When one team holds a monopoly on television hours, the undercard suffers. You see the same spots, the same interference patterns, and eventually, the audience stops registering the near-falls as credible threats. It is a failure of rotation.
Matches that should hit the 12-minute mark are being compressed into 7-minute television segments. This leaves no room for character development or proper build. The impact is obvious during the closing sequences, which feel rushed and lacking in psychology.
The math problem in Orlando
Booking a show with too many featured players is a common trap. When every segment is designed to build a star, no one actually stands out because the focus is too thin. The current creative strategy treats every performer as a priority, which is equivalent to treating no one as a priority.

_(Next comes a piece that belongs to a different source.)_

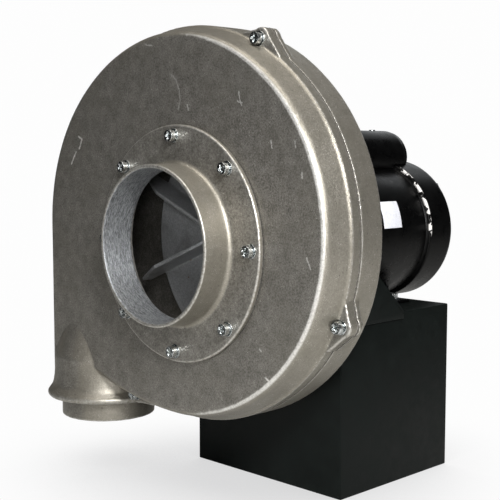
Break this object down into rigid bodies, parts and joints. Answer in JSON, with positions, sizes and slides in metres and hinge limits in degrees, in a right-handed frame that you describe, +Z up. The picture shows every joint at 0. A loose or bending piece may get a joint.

This roster bloat creates a lack of focus on finish execution. If you watched the last two shows, you likely noticed the sloppy transitions in the tag bouts. We are seeing wrestlers miss their spots because they are fighting for room to execute their signature moves.
The return of veteran voices is welcome, but it does little to fix the structural issues of too many bodies in one space. NXT needs to trim its roster or expand its weekly airtime. Until they choose one, expect the current quality-control issues to persist through the summer.
The verdict for upcoming cards
I am not optimistic about the next set of television tapings. Unless the booking team transitions from 'get everyone on TV' to 'showcase the defined feuds,' the pacing will remain erratic. Expect the Vanity Project to retain their titles through a distraction finish, likely around the 9-minute mark.
Prediction: The tag division will see another interference-heavy finish at the next taping, keeping the belts on the champions while stalling the momentum of the challengers. They will continue to rely on the same tired tropes rather than allowing a clean pinfall to shift the power dynamic.